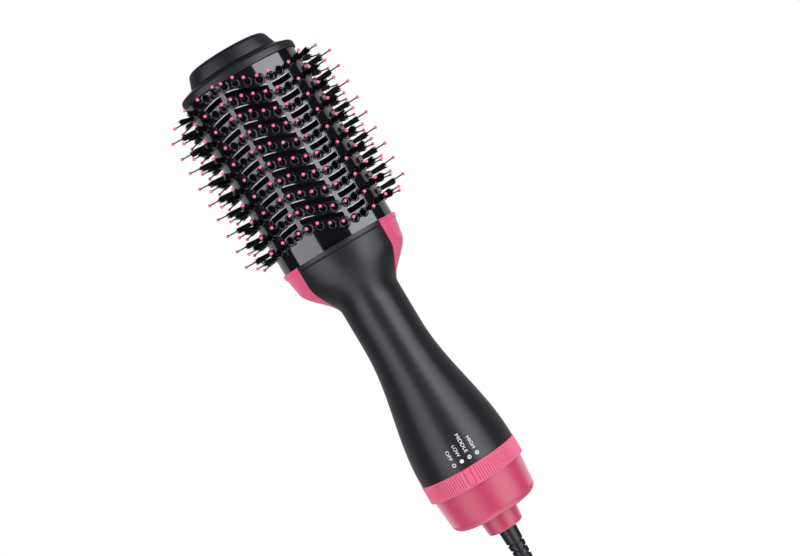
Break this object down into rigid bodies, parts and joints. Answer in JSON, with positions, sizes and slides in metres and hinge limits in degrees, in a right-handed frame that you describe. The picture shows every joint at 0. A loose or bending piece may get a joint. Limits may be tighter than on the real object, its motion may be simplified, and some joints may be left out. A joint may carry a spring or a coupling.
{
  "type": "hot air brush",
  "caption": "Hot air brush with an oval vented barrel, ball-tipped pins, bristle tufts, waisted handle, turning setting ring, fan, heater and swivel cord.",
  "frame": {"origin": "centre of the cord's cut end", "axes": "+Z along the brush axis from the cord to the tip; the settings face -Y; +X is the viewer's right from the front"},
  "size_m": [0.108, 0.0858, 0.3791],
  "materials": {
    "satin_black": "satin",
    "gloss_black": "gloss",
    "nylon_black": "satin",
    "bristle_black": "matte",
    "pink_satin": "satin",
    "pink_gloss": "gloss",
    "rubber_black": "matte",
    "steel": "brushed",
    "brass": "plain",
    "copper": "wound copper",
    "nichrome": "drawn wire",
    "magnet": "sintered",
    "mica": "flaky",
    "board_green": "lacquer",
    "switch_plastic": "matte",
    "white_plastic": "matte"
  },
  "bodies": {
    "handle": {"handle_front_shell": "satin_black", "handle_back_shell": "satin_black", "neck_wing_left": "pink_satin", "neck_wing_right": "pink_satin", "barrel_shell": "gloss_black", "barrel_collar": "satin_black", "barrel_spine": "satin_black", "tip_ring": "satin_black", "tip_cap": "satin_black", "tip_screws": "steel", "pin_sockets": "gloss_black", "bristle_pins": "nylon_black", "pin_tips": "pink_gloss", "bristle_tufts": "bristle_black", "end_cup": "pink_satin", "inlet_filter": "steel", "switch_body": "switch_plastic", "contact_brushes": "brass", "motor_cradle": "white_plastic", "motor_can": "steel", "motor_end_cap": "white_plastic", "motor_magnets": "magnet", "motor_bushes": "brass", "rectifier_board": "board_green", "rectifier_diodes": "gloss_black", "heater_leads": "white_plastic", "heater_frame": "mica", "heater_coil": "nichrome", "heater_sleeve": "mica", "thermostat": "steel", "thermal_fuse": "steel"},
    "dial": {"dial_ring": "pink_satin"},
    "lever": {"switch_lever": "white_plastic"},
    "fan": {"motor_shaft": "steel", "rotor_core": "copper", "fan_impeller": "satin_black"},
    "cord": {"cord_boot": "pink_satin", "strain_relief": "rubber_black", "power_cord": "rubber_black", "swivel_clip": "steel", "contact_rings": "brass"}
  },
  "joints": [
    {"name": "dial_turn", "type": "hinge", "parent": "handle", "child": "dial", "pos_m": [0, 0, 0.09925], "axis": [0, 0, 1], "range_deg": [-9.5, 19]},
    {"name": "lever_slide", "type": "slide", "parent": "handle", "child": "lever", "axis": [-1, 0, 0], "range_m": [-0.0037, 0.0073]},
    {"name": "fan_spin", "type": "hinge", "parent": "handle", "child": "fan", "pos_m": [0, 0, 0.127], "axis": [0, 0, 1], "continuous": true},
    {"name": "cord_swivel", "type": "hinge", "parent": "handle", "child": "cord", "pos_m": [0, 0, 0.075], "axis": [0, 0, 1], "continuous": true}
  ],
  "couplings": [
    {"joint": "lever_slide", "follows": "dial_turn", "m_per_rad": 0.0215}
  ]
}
______________________________
# Your objective
Copy all of the material word for word.

# Expected answer
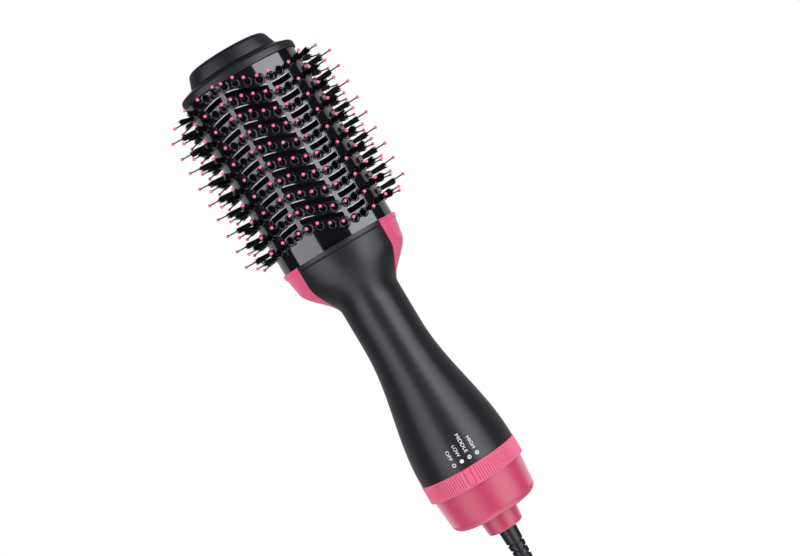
Break this object down into rigid bodies, parts and joints. Answer in JSON, with positions, sizes and slides in metres and hinge limits in degrees, in a right-handed frame that you describe. The picture shows every joint at 0. A loose or bending piece may get a joint. Limits may be tighter than on the real object, its motion may be simplified, and some joints may be left out. A joint may carry a spring or a coupling.
{
  "type": "hot air brush",
  "caption": "Hot air brush with an oval vented barrel, ball-tipped pins, bristle tufts, waisted handle, turning setting ring, fan, heater and swivel cord.",
  "frame": {"origin": "centre of the cord's cut end", "axes": "+Z along the brush axis from the cord to the tip; the settings face -Y; +X is the viewer's right from the front"},
  "size_m": [0.108, 0.0858, 0.3791],
  "materials": {
    "satin_black": "satin",
    "gloss_black": "gloss",
    "nylon_black": "satin",
    "bristle_black": "matte",
    "pink_satin": "satin",
    "pink_gloss": "gloss",
    "rubber_black": "matte",
    "steel": "brushed",
    "brass": "plain",
    "copper": "wound copper",
    "nichrome": "drawn wire",
    "magnet": "sintered",
    "mica": "flaky",
    "board_green": "lacquer",
    "switch_plastic": "matte",
    "white_plastic": "matte"
  },
  "bodies": {
    "handle": {"handle_front_shell": "satin_black", "handle_back_shell": "satin_black", "neck_wing_left": "pink_satin", "neck_wing_right": "pink_satin", "barrel_shell": "gloss_black", "barrel_collar": "satin_black", "barrel_spine": "satin_black", "tip_ring": "satin_black", "tip_cap": "satin_black", "tip_screws": "steel", "pin_sockets": "gloss_black", "bristle_pins": "nylon_black", "pin_tips": "pink_gloss", "bristle_tufts": "bristle_black", "end_cup": "pink_satin", "inlet_filter": "steel", "switch_body": "switch_plastic", "contact_brushes": "brass", "motor_cradle": "white_plastic", "motor_can": "steel", "motor_end_cap": "white_plastic", "motor_magnets": "magnet", "motor_bushes": "brass", "rectifier_board": "board_green", "rectifier_diodes": "gloss_black", "heater_leads": "white_plastic", "heater_frame": "mica", "heater_coil": "nichrome", "heater_sleeve": "mica", "thermostat": "steel", "thermal_fuse": "steel"},
    "dial": {"dial_ring": "pink_satin"},
    "lever": {"switch_lever": "white_plastic"},
    "fan": {"motor_shaft": "steel", "rotor_core": "copper", "fan_impeller": "satin_black"},
    "cord": {"cord_boot": "pink_satin", "strain_relief": "rubber_black", "power_cord": "rubber_black", "swivel_clip": "steel", "contact_rings": "brass"}
  },
  "joints": [
    {"name": "dial_turn", "type": "hinge", "parent": "handle", "child": "dial", "pos_m": [0, 0, 0.09925], "axis": [0, 0, 1], "range_deg": [-9.5, 19]},
    {"name": "lever_slide", "type": "slide", "parent": "handle", "child": "lever", "axis": [-1, 0, 0], "range_m": [-0.0037, 0.0073]},
    {"name": "fan_spin", "type": "hinge", "parent": "handle", "child": "fan", "pos_m": [0, 0, 0.127], "axis": [0, 0, 1], "continuous": true},
    {"name": "cord_swivel", "type": "hinge", "parent": "handle", "child": "cord", "pos_m": [0, 0, 0.075], "axis": [0, 0, 1], "continuous": true}
  ],
  "couplings": [
    {"joint": "lever_slide", "follows": "dial_turn", "m_per_rad": 0.0215}
  ]
}